- REQUIREMENT: Return the listing below word for word.

- ROWS:
━━━
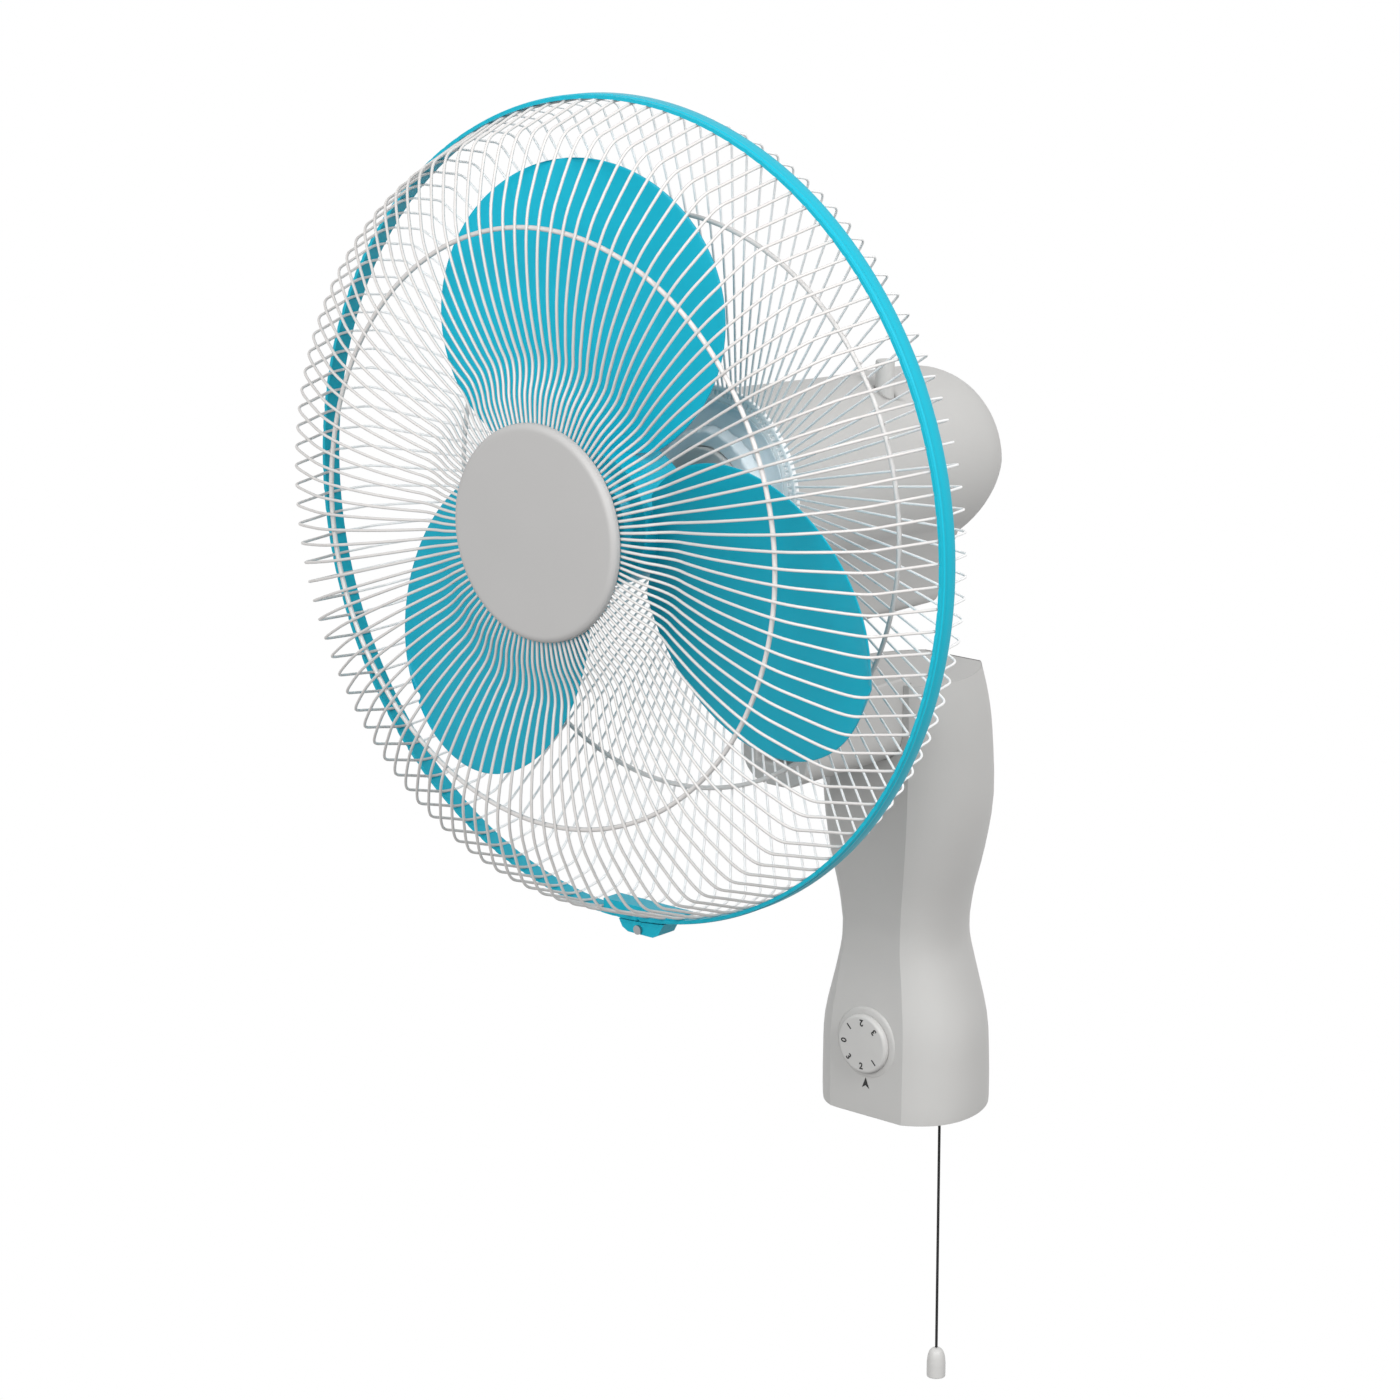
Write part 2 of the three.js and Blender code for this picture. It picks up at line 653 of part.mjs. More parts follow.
// The front housing closes the cover and carries the rear guard on a threaded boss.
const guardBossRadius = 26;
const flangeThickness = 3;
const housingBackY = motorFrontY + 9;
const seatRadius = motorFrontRadius - coverWall - 1;
const flangeY = motorFrontY - gap - flangeThickness;
const bossFrontY = flangeY - 13;
const frontBearingY = flangeY - 2;
const frontHousing = turned([
  [bearingRadius + gap, bossFrontY], [guardBossRadius, bossFrontY], [guardBossRadius, flangeY],
  [motorFrontRadius, flangeY], [motorFrontRadius, flangeY + flangeThickness],
  [seatRadius, flangeY + flangeThickness], [seatRadius, housingBackY], [seatRadius - 3, housingBackY],
  [seatRadius - 3, flangeY + flangeThickness], [bearingRadius + 4, flangeY + flangeThickness],
  [bearingRadius + 4, frontBearingY + bearingWidth], [bearingRadius + gap, frontBearingY + bearingWidth],
], 22);
add(head, 'motor_front_housing', frontHousing, greyPlastic);

const bearing = (y) => cut(
  bar('y', bearingRadius, y, y + bearingWidth, [0, 0], 18),
  bar('y', shaftRadius + gap, y - 1, y + bearingWidth + 1, [0, 0], 14),
);
add(head, 'front_bearing', bearing(frontBearingY), steel);
const statorY = 104;
const statorEndY = statorY + statorLength;
const stator = cut(
  bar('y', statorRadius, statorY, statorEndY, [0, 0], 20),
  bar('y', rotorRadius + 0.8, statorY - 1, statorEndY + 1, [0, 0], 20),
);
add(head, 'stator_core', stator, steel);
const windingDepth = 11;
const winding = (y0, y1) => turned([
  [rotorRadius + 3, y0], [statorRadius - 5, y0], [statorRadius - 5, y1], [rotorRadius + 3, y1]], 20);
add(head, 'stator_winding_front', winding(statorY - gap - windingDepth, statorY - gap), copper);
add(head, 'stator_winding_rear', winding(statorEndY + gap, statorEndY + gap + windingDepth), copper);

// The frame plate carries the rear bearing and the gear, and its four rods clamp the stator.
const frameY = statorEndY + windingDepth + 2;
const frameThickness = 4;
const frameBackY = frameY + frameThickness;
const frameRadius = statorRadius + 4;
const rearBearingY = frameY + 1;
const rodPlaces = [0, 1, 2, 3].map((k) => {
  const turn = Math.PI / 4 + (k * Math.PI) / 2;
  return [(statorRadius + 1) * Math.cos(turn), (statorRadius + 1) * Math.sin(turn)];
});
const shelfHalf = 7;
const shelfThickness = 4;
const lowerShelfZ = -34;
const upperShelfZ = 20;
const floorZ = -68;
const floorThickness = 6;
const crankX = 6;
const crankY = clutchY - 13;
const crankShaftRadius = 2.5;
const clutchShaftRadius = 2;
const shelf = (z) => block(
  clutchX - shelfHalf, clutchX + shelfHalf, frameY + 1, clutchY + shelfHalf, z, z + shelfThickness);
const floorHalf = 20;
const frame = cut(
  join(
    bar('y', frameRadius, frameY, frameBackY, [0, 0], 20),
    bar('y', bearingRadius + 4, frameY, rearBearingY + bearingWidth, [0, 0], 24),
    ...rodPlaces.map((place) => bar('y', 2.6, statorY + 4, frameY + 1, place, 6)),
    shelf(lowerShelfZ),
    shelf(upperShelfZ),
    block(-floorHalf, floorHalf, frameY, frameBackY, floorZ, 0),
    block(-floorHalf, floorHalf, headPivotY - 12, crankY + 8, floorZ, floorZ + floorThickness),
  ),
  bar('y', statorRadius + gap, statorY, statorEndY + 1, [0, 0], 20),
  bar('y', bearingRadius + gap, rearBearingY, rearBearingY + bearingWidth + 4, [0, 0], 24),
  bar('y', shaftRadius + 2, frameY - 1, frameBackY, [0, 0], 18),
  bar('z', clutchShaftRadius + gap, lowerShelfZ - 1, upperShelfZ + shelfThickness + 1, [clutchX, clutchY], 12),
  bar('z', crankShaftRadius + gap, floorZ - 1, floorZ + floorThickness + 1, [crankX, crankY], 14),
  bar('z', pivotRadius + gap, floorZ - 1, floorZ + floorThickness - 1, [0, headPivotY], 20),
);
add(head, 'gear_frame', frame, steel);
add(head, 'rear_bearing', bearing(rearBearingY), steel);

const pivotPostBottom = -blockDrop - gap - 1.5 - bushDepth + 2;
const pivotPostTop = floorZ + floorThickness - 1 - gap;
add(head, 'pivot_post', bar('z', pivotRadius, pivotPostBottom, pivotPostTop, [0, headPivotY], 20), steel);

// ---- oscillation gear --------------------------------------------------------------------------
const toothed = (radius, teeth, depth, z0, z1, x, y) => {
  const outline = [];
  for (let i = 0; i < teeth; i += 1) {
    [[-0.32, radius - depth], [-0.14, radius], [0.14, radius], [0.32, radius - depth]].forEach(([part, r]) => {
      const turn = ((i + part) * 2 * Math.PI) / teeth;
      outline.push([x + r * Math.cos(turn), y + r * Math.sin(turn)]);
    });
  }
  return skin([z0, z1].map((z) => outline.map(([px, py]) => [px, py, z])));
};
const wheelRadius = clutchX - wormRadius - 0.5;
const gearDistance = Math.hypot(clutchX - crankX, clutchY - crankY);
const crankGearRadius = gearDistance - pinionRadius - 0.4;
const pinionZ = lowerShelfZ - 9;
const crankGearZ = pinionZ;
const gearThickness = 4;
const clutchTopZ = oscKnobTop - oscKnobTravel - 10;
const wheel = join(
  toothed(wheelRadius, 16, 1.6, -4, 4, clutchX, clutchY),
  bar('z', clutchShaftRadius, pinionZ, clutchTopZ, [clutchX, clutchY], 12),
  bar('z', pinionRadius, pinionZ - 1, pinionZ + gearThickness + 1, [clutchX, clutchY], 14),
);
add(head, 'worm_wheel', wheel, knobPlastic);

const crankDiscZ = floorZ - gap - 3;
const crankPinZ = crankDiscZ - 2;
const crank = join(
  toothed(crankGearRadius, 16, 1.4, crankGearZ, crankGearZ + gearThickness, crankX, crankY),
  bar('z', crankShaftRadius, crankDiscZ + 1, crankGearZ + 1, [crankX, crankY], 14),
  bar('z', crankThrow + 2.4, crankDiscZ, crankDiscZ + 3, [crankX, crankY], 20),
  bar('z', 1.5, crankPinZ, crankDiscZ + 1, [crankX + crankThrow, crankY], 10),
);
add(head, 'crank_gear', crank, knobPlastic);

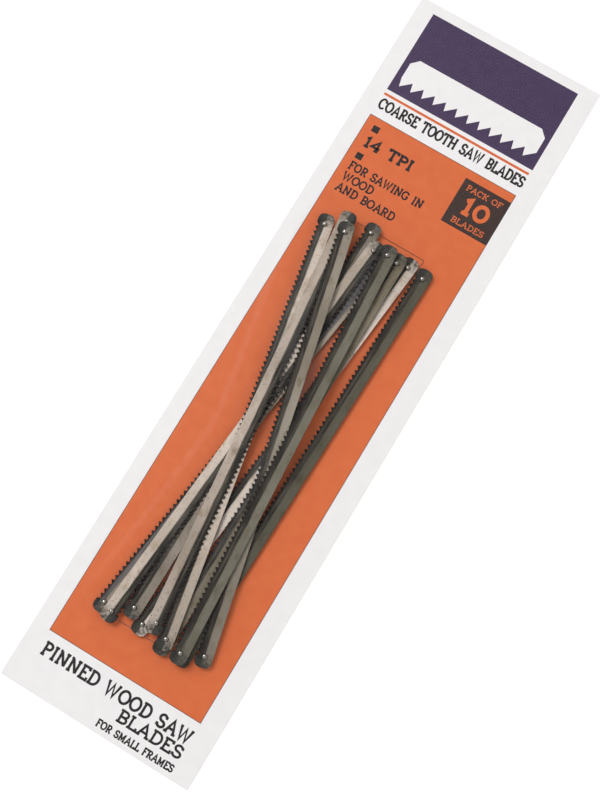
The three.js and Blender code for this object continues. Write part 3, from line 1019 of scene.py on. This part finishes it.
━━━
- SOLUTION BELOW:
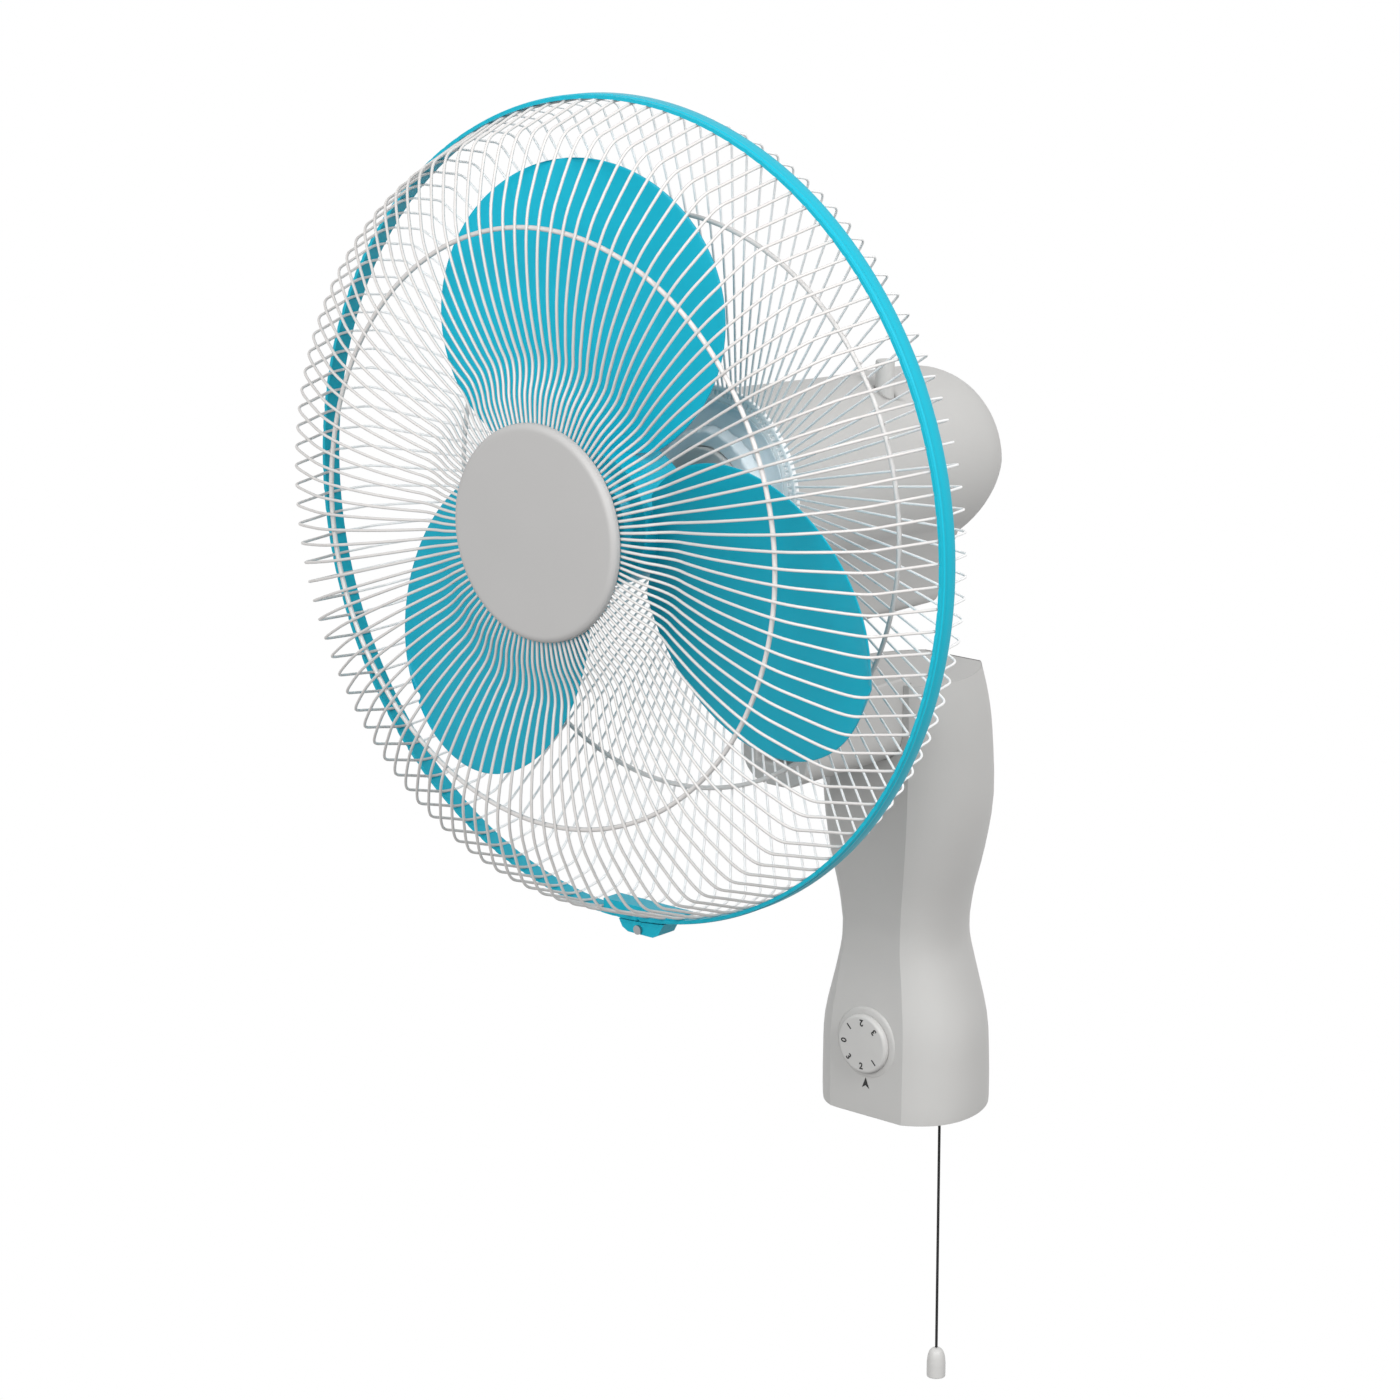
Write part 2 of the three.js and Blender code for this picture. It picks up at line 653 of part.mjs. More parts follow.
// The front housing closes the cover and carries the rear guard on a threaded boss.
const guardBossRadius = 26;
const flangeThickness = 3;
const housingBackY = motorFrontY + 9;
const seatRadius = motorFrontRadius - coverWall - 1;
const flangeY = motorFrontY - gap - flangeThickness;
const bossFrontY = flangeY - 13;
const frontBearingY = flangeY - 2;
const frontHousing = turned([
  [bearingRadius + gap, bossFrontY], [guardBossRadius, bossFrontY], [guardBossRadius, flangeY],
  [motorFrontRadius, flangeY], [motorFrontRadius, flangeY + flangeThickness],
  [seatRadius, flangeY + flangeThickness], [seatRadius, housingBackY], [seatRadius - 3, housingBackY],
  [seatRadius - 3, flangeY + flangeThickness], [bearingRadius + 4, flangeY + flangeThickness],
  [bearingRadius + 4, frontBearingY + bearingWidth], [bearingRadius + gap, frontBearingY + bearingWidth],
], 22);
add(head, 'motor_front_housing', frontHousing, greyPlastic);

const bearing = (y) => cut(
  bar('y', bearingRadius, y, y + bearingWidth, [0, 0], 18),
  bar('y', shaftRadius + gap, y - 1, y + bearingWidth + 1, [0, 0], 14),
);
add(head, 'front_bearing', bearing(frontBearingY), steel);
const statorY = 104;
const statorEndY = statorY + statorLength;
const stator = cut(
  bar('y', statorRadius, statorY, statorEndY, [0, 0], 20),
  bar('y', rotorRadius + 0.8, statorY - 1, statorEndY + 1, [0, 0], 20),
);
add(head, 'stator_core', stator, steel);
const windingDepth = 11;
const winding = (y0, y1) => turned([
  [rotorRadius + 3, y0], [statorRadius - 5, y0], [statorRadius - 5, y1], [rotorRadius + 3, y1]], 20);
add(head, 'stator_winding_front', winding(statorY - gap - windingDepth, statorY - gap), copper);
add(head, 'stator_winding_rear', winding(statorEndY + gap, statorEndY + gap + windingDepth), copper);

// The frame plate carries the rear bearing and the gear, and its four rods clamp the stator.
const frameY = statorEndY + windingDepth + 2;
const frameThickness = 4;
const frameBackY = frameY + frameThickness;
const frameRadius = statorRadius + 4;
const rearBearingY = frameY + 1;
const rodPlaces = [0, 1, 2, 3].map((k) => {
  const turn = Math.PI / 4 + (k * Math.PI) / 2;
  return [(statorRadius + 1) * Math.cos(turn), (statorRadius + 1) * Math.sin(turn)];
});
const shelfHalf = 7;
const shelfThickness = 4;
const lowerShelfZ = -34;
const upperShelfZ = 20;
const floorZ = -68;
const floorThickness = 6;
const crankX = 6;
const crankY = clutchY - 13;
const crankShaftRadius = 2.5;
const clutchShaftRadius = 2;
const shelf = (z) => block(
  clutchX - shelfHalf, clutchX + shelfHalf, frameY + 1, clutchY + shelfHalf, z, z + shelfThickness);
const floorHalf = 20;
const frame = cut(
  join(
    bar('y', frameRadius, frameY, frameBackY, [0, 0], 20),
    bar('y', bearingRadius + 4, frameY, rearBearingY + bearingWidth, [0, 0], 24),
    ...rodPlaces.map((place) => bar('y', 2.6, statorY + 4, frameY + 1, place, 6)),
    shelf(lowerShelfZ),
    shelf(upperShelfZ),
    block(-floorHalf, floorHalf, frameY, frameBackY, floorZ, 0),
    block(-floorHalf, floorHalf, headPivotY - 12, crankY + 8, floorZ, floorZ + floorThickness),
  ),
  bar('y', statorRadius + gap, statorY, statorEndY + 1, [0, 0], 20),
  bar('y', bearingRadius + gap, rearBearingY, rearBearingY + bearingWidth + 4, [0, 0], 24),
  bar('y', shaftRadius + 2, frameY - 1, frameBackY, [0, 0], 18),
  bar('z', clutchShaftRadius + gap, lowerShelfZ - 1, upperShelfZ + shelfThickness + 1, [clutchX, clutchY], 12),
  bar('z', crankShaftRadius + gap, floorZ - 1, floorZ + floorThickness + 1, [crankX, crankY], 14),
  bar('z', pivotRadius + gap, floorZ - 1, floorZ + floorThickness - 1, [0, headPivotY], 20),
);
add(head, 'gear_frame', frame, steel);
add(head, 'rear_bearing', bearing(rearBearingY), steel);

const pivotPostBottom = -blockDrop - gap - 1.5 - bushDepth + 2;
const pivotPostTop = floorZ + floorThickness - 1 - gap;
add(head, 'pivot_post', bar('z', pivotRadius, pivotPostBottom, pivotPostTop, [0, headPivotY], 20), steel);

// ---- oscillation gear --------------------------------------------------------------------------
const toothed = (radius, teeth, depth, z0, z1, x, y) => {
  const outline = [];
  for (let i = 0; i < teeth; i += 1) {
    [[-0.32, radius - depth], [-0.14, radius], [0.14, radius], [0.32, radius - depth]].forEach(([part, r]) => {
      const turn = ((i + part) * 2 * Math.PI) / teeth;
      outline.push([x + r * Math.cos(turn), y + r * Math.sin(turn)]);
    });
  }
  return skin([z0, z1].map((z) => outline.map(([px, py]) => [px, py, z])));
};
const wheelRadius = clutchX - wormRadius - 0.5;
const gearDistance = Math.hypot(clutchX - crankX, clutchY - crankY);
const crankGearRadius = gearDistance - pinionRadius - 0.4;
const pinionZ = lowerShelfZ - 9;
const crankGearZ = pinionZ;
const gearThickness = 4;
const clutchTopZ = oscKnobTop - oscKnobTravel - 10;
const wheel = join(
  toothed(wheelRadius, 16, 1.6, -4, 4, clutchX, clutchY),
  bar('z', clutchShaftRadius, pinionZ, clutchTopZ, [clutchX, clutchY], 12),
  bar('z', pinionRadius, pinionZ - 1, pinionZ + gearThickness + 1, [clutchX, clutchY], 14),
);
add(head, 'worm_wheel', wheel, knobPlastic);

const crankDiscZ = floorZ - gap - 3;
const crankPinZ = crankDiscZ - 2;
const crank = join(
  toothed(crankGearRadius, 16, 1.4, crankGearZ, crankGearZ + gearThickness, crankX, crankY),
  bar('z', crankShaftRadius, crankDiscZ + 1, crankGearZ + 1, [crankX, crankY], 14),
  bar('z', crankThrow + 2.4, crankDiscZ, crankDiscZ + 3, [crankX, crankY], 20),
  bar('z', 1.5, crankPinZ, crankDiscZ + 1, [crankX + crankThrow, crankY], 10),
);
add(head, 'crank_gear', crank, knobPlastic);

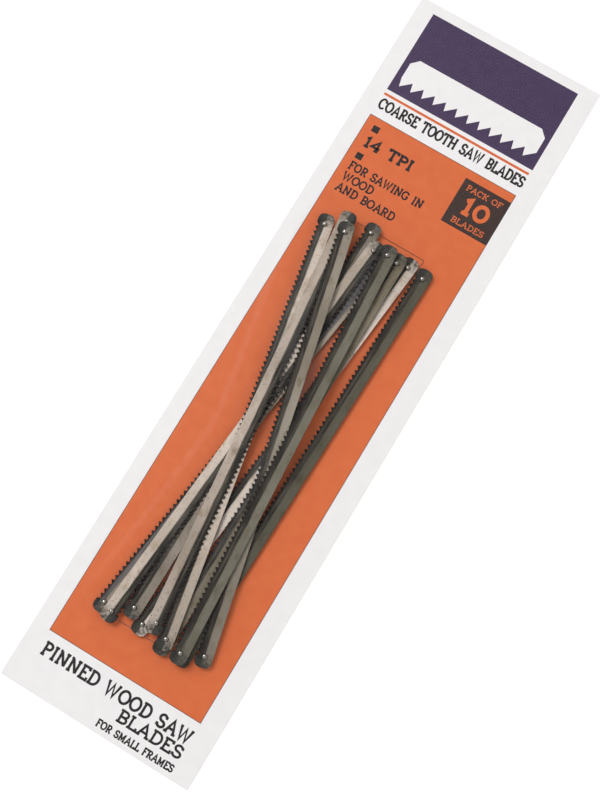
The three.js and Blender code for this object continues. Write part 3, from line 1019 of scene.py on. This part finishes it.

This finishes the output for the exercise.